The fall semester class was POS 115: Issues in American Politics. I had just met with my advisor to pick out my final classes that I needed in order to graduate from Mesa Community College with my Associate’s degree. I needed 3 more credits under social and behavioral sciences. So after running through all of my options, I made my selection.
I enjoyed attending my community college classes. For me it was a chance to meet people of all ages, experiences, and backgrounds. It also allowed me the opportunity to continue working full-time to pay my tuition. So it was with wide-eyed curiosity and willingness to learn that I attended my first evening class for POS 115.
As soon as I entered the classroom, I realized my mistake. If I had a better memory, I never would have picked this class by this particular teacher. I had previously registered for this class and dropped it for a singular reason, the teacher. The teacher was a little crotchety on his best day. His comments were direct and sometimes painful to hear. He was demanding and had unrealistically high expectations, or so we thought. He rarely smiled, but he loved the subject. He never used a textbook, standardized curriculum, or multiple choice exams. He did not allow but one absence and it had to be accompanied by a doctor’s note or death certificate.
He would hand out photocopied articles he had collected along the years. Some on current events, but mostly old articles. We were required to read them aloud in class and then dissect the various arguments to develop personal opinions on the spot. We were required to watch Spike Lee’s Do the Right Thing in class so we could write a detailed position paper on the various ideologies presented. Every week we were sent home with political articles and had to write a minimum 3 page summary and argument/opinion papers which were due the next class period in addition to larger project papers spaced sporadically throughout the semester.
He would publicly challenge your opinion and require you to defend your position in front of the whole class which by now consisted of just 9 other students who were unlucky enough to need these three credits to graduate.
Whether he intended to or not, this crass and unforgiving teacher taught me important life lessons.
- Understand your audience. To pass this class with an “A”, I needed to understand my teacher and his expectations. In work, college, or life in general, in order to be heard you must first understand your audience.
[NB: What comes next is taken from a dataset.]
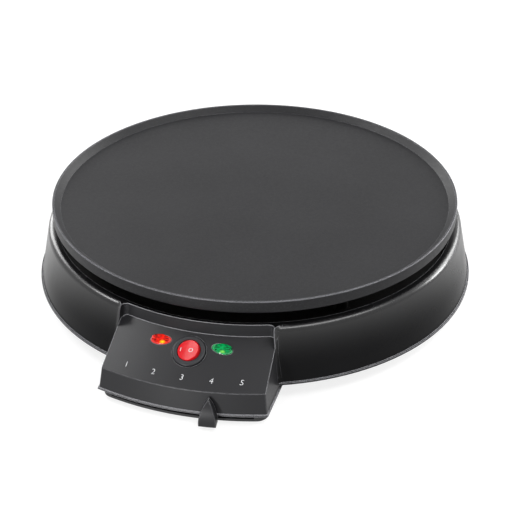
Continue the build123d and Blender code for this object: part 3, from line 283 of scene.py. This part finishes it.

Until this point everything I had loved about my community college experience no longer applied. I was not there to joke around during evening classes with my teacher or make new friends, I was there to learn about specific events in American politics and formulate an educated opinion. You have to understand your audience before you can effectively communicate your opinion or point of view.
- Formulate an informed opinion. As the saying goes, “opinions are like noses, everyone has one,” but for most people developing a solid opinion and standing behind it are the most terrifying things they can encounter. It exposes our most internal beliefs. It opens us up to having our beliefs and opinions challenged and rejected. However, it’s these strong beliefs, when shared with the world that create change. Steve Jobs was not an easy man to work for or with, but he was a visionary. His staunch opinion of how technology could change the world created advancements no one could imagine.
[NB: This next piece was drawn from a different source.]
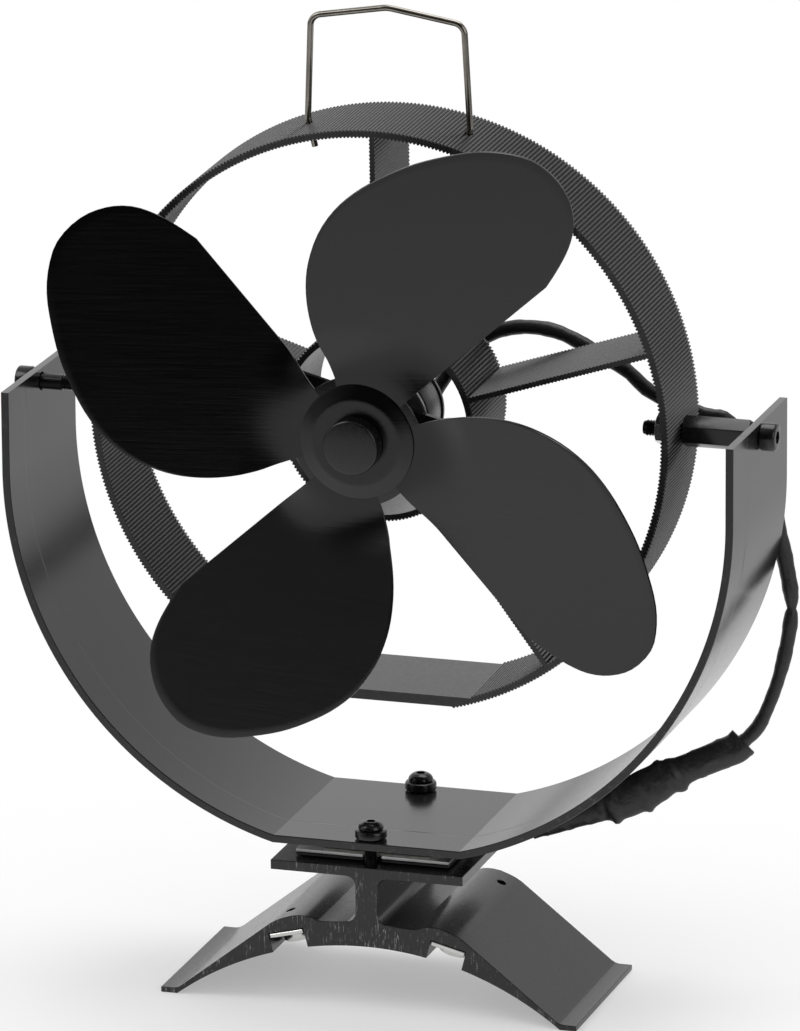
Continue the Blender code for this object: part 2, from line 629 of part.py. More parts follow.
def ring_window(index):
    """Outline of the window between one spoke and the next, with teeth that stand into the window."""
    half = SPOKE_THICK / 2 - TOOTH_HEIGHT / 2
    hub = HUB_RADIUS - TOOTH_HEIGHT
    inner = RING_INNER_RADIUS + TOOTH_HEIGHT
    first = math.pi / 2 + 2 * math.pi * index / SPOKE_COUNT
    second = first + 2 * math.pi / SPOKE_COUNT
    hub_turn = math.asin(half / hub)
    ring_turn = math.asin(half / inner)
    points = toothed_arc(hub, HUB_RADIUS, first + hub_turn, second - hub_turn)
    outer_end = (inner * math.cos(second - ring_turn), inner * math.sin(second - ring_turn))
    points += toothed_line(points.pop(), outer_end, TOOTH_HEIGHT / 2)
    flat_z = RING_FLAT_Z - RING_FLAT_THICK
    middle = (first + second) / 2
    if math.sin(middle) < -0.99:
        corner = math.acos(flat_z / inner)
        points += toothed_arc(inner, RING_INNER_RADIUS, second - ring_turn, middle + corner)
        points += toothed_arc(inner, RING_INNER_RADIUS, middle - corner, first + ring_turn)
    else:
        points += toothed_arc(inner, RING_INNER_RADIUS, second - ring_turn, first + ring_turn)
    points += toothed_line(points.pop(), points[0], TOOTH_HEIGHT / 2)
    return points


def handle_half_corners():
    """Corners of the right half of the handle in X and Z about the pivot, from the end inside the ring."""
    angle = math.acos(HANDLE_FOOT_X / RING_RADIUS)
    inside = RING_INNER_RADIUS - HANDLE_END_INSIDE
    bend = RING_RADIUS + WIRE_RADIUS * 2
    bend_point = (HANDLE_FOOT_X, bend * math.sin(angle))
    end_point = (inside * math.cos(angle), inside * math.sin(angle))
    return [end_point, bend_point, (HANDLE_CORNER_X, HANDLE_CORNER_Z)]


def handle_route():
    """Centre line of the handle: two bent legs and a top bar that rises to a soft bend in its middle."""
    right = handle_half_corners()
    apex = (0, HANDLE_APEX_Z)
    leg = fillet_path(right + [apex], WIRE_BEND_RADIUS, 4)[:-1]
    across = [right[-1], apex, (-right[-1][0], right[-1][1])]
    top = fillet_path(across, HANDLE_APEX_RADIUS, 3)[1:-1]
    other_leg = [Vector((-point.x, point.y)) for point in reversed(leg)]
    return [(point.x, 0, point.y) for point in leg + top + other_leg]


def make_ring(head):
    windows = [ring_window(index) for index in range(SPOKE_COUNT)]
    bore = arc_points((0, 0), HUB_BORE_RADIUS, 0, 2 * math.pi, 64)[:-1]
    mesh = flat_mesh("heat_sink_ring", [ring_outer_outline()] + windows + [bore], RING_DEPTH)
    ring = place("heat_sink_ring", mesh, head, (0, 0, 0), FACING_FRONT, BLACK_ANODISED)
    corners = handle_half_corners()
    for side in (1, -1):
        name = "ring_pivot_hole_" + SIDE_NAMES[side]
        drill = cylinder_mesh(name, BOLT_RADIUS + GAP, 6 * RING_WALL, 24)
        at = (side * RING_INNER_RADIUS, 0, 0)
        boolean(ring, place(name, drill, head, at, FACING_SIDE[side]))
        name = "ring_wire_hole_" + SIDE_NAMES[side]
        drill = cylinder_mesh(name, WIRE_RADIUS + GAP, 5 * RING_WALL, 16)
        lean = math.atan2(corners[1][0] - corners[0][0], corners[1][1] - corners[0][1])
        middle = (Vector(corners[0]) + Vector(corners[1])) / 2
        boolean(ring, place(name, drill, head, (side * middle.x, 0, middle.y), (0, side * lean, 0)))


def make_handle(head):
    mesh = tube_mesh("handle", handle_route(), WIRE_RADIUS)
    place("handle", mesh, head, material=BRIGHT_STEEL)


def chamfered_hexagon(name, length, head, location, rotation, material):
    """A hexagon bar with a through bore, cut back at both ends by a turned chamfer."""
    bar = place(name, hexagon_mesh(name, HEX_FLATS, length), head, location, rotation, material)
    corner = HEX_FLATS / math.sqrt(3) + GAP
    end = length / 2
    flat = HEX_FLATS / 2 - GAP / 2
    profile = [(0, end), (flat, end), (corner, end - HEX_CHAMFER), (corner, -end + HEX_CHAMFER),
               (flat, -end), (0, -end)]
    envelope = turned(name + "_envelope", profile, head, location, rotation, None, False, 24)
    boolean(bar, envelope, "INTERSECT")
    drill = cylinder_mesh(name + "_bore", BOLT_RADIUS + GAP, 2 * length, 24)
    boolean(bar, place(name + "_bore", drill, head, location, rotation))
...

- Listen and understand other opinions. I did not always agree with my teacher, but I learned the valuable skills of understanding and tolerance. It’s important to develop good listening skills and be able to hear what another person is saying so you can better understand their point of view. It is also important throughout life to develop tolerance for others who have opinions different from your own. Life requires everyone to “agree to disagree” and for some this skill comes easier than for others.
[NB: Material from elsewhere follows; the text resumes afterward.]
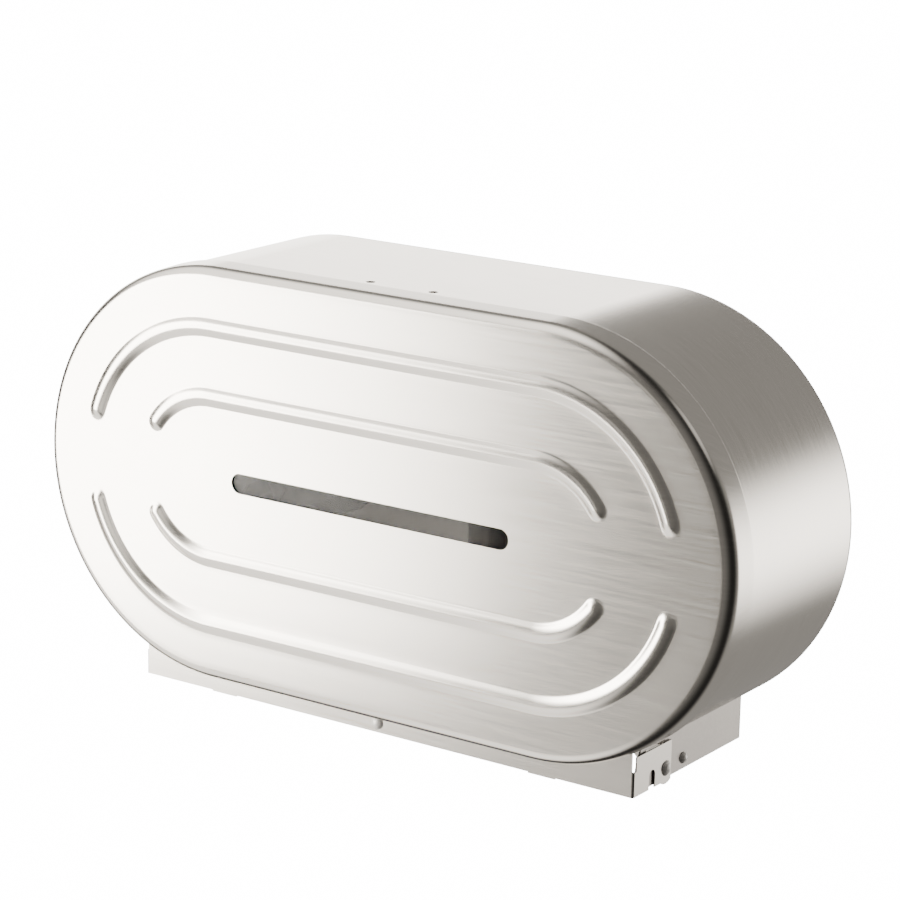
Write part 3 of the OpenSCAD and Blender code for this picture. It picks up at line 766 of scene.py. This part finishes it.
# ---- Copies set out by geometry nodes ----
def make_set_out_tree():
    """Puts a copy of Form on every point, turned by its own angles, beside the Base."""
    tree = bpy.data.node_groups.new("Set out copies", "GeometryNodeTree")
    socket_kinds = (("Points", "NodeSocketGeometry"), ("Form", "NodeSocketObject"),
                    ("Base", "NodeSocketObject"), ("Finish", "NodeSocketMaterial"))
    for label, kind in socket_kinds:
        tree.interface.new_socket(label, in_out="INPUT", socket_type=kind)
    tree.interface.new_socket("Geometry", in_out="OUTPUT", socket_type="NodeSocketGeometry")
    came, out = tree.nodes.new("NodeGroupInput"), tree.nodes.new("NodeGroupOutput")
    form = put(tree, "GeometryNodeObjectInfo", Object=came.outputs["Form"])
    base = put(tree, "GeometryNodeObjectInfo", Object=came.outputs["Base"])
    angles = put(tree, "GeometryNodeInputNamedAttribute", {"data_type": "FLOAT_VECTOR"},
                 Name="turn")
    turned = put(tree, "FunctionNodeEulerToRotation", Euler=angles.outputs["Attribute"])
    copies = put(tree, "GeometryNodeInstanceOnPoints", Points=came.outputs["Points"],
                 Instance=form.outputs["Geometry"], Rotation=turned.outputs["Rotation"])
    joined = tree.nodes.new("GeometryNodeJoinGeometry")
    tree.links.new(copies.outputs["Instances"], joined.inputs[0])
    tree.links.new(base.outputs["Geometry"], joined.inputs[0])
    real = put(tree, "GeometryNodeRealizeInstances", Geometry=joined.outputs[0])
    dressed = put(tree, "GeometryNodeSetMaterial", Geometry=real.outputs[0],
                  Material=came.outputs["Finish"])
    tree.links.new(dressed.outputs[0], out.inputs[0])
    return tree


SET_OUT = make_set_out_tree()


def set_out(name, form_mesh, places, material, node, replaced, base_mesh=None, sharp=35.0):
    """places are (point in millimetres, angles in degrees)."""
    spots = bpy.data.meshes.new(name)
    spots.from_pydata([tuple(c * MM for c in point) for point, _ in places], [], [])
    turn = spots.attributes.new("turn", "FLOAT_VECTOR", "POINT")
    turn.data.foreach_set("vector", [math.radians(a) for _, angles in places for a in angles])
    if base_mesh is None:
        base_mesh = bpy.data.meshes.new("nothing")
    helpers = [bpy.data.objects.new(label, mesh) for label, mesh in
               (("form", form_mesh), ("base", base_mesh), ("spots", spots))]
    for helper in helpers:
        bpy.context.scene.collection.objects.link(helper)
    form, base, holder = helpers
    nodes_on = holder.modifiers.new("set_out", "NODES")
    nodes_on.node_group = SET_OUT
    given = {"Form": form, "Base": base, "Finish": material}
    for item in SET_OUT.interface.items_tree:
        if item.in_out == "INPUT" and item.name in given:
            nodes_on[item.identifier] = given[item.name]
    seen = holder.evaluated_get(bpy.context.evaluated_depsgraph_get())
    mesh = bpy.data.meshes.new_from_object(seen)
    mesh.name = name
    for helper in helpers:
        bpy.data.objects.remove(helper)
    return finish_piece(name, mesh, material, BODY_OF[node], replaced, sharp)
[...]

- Valuable skills of reading and writing. It seems pretty basic, reading and writing. Both of these subjects are learned at an early age. This was by far the most intense class I had taken during my community college career. This class forced me to critically read and analyze at a level not required in my previous classes. I had to develop opinions which could be supported by evidence by clearly articulating them through written assignments.
As I reflect back on this specific class, I realize that what I understood to be a mean teacher was instead a teacher who placed high expectations on his students and challenged them to defend conflicting opinions with evidence resulting from many sources. Those lessons and challenges prepared me for so much more than just meeting minimum course requirements, student outcomes, passing standardized tests, or understanding American politics. This course prepared me for life.
What did you learn from your "meanest teacher ever"?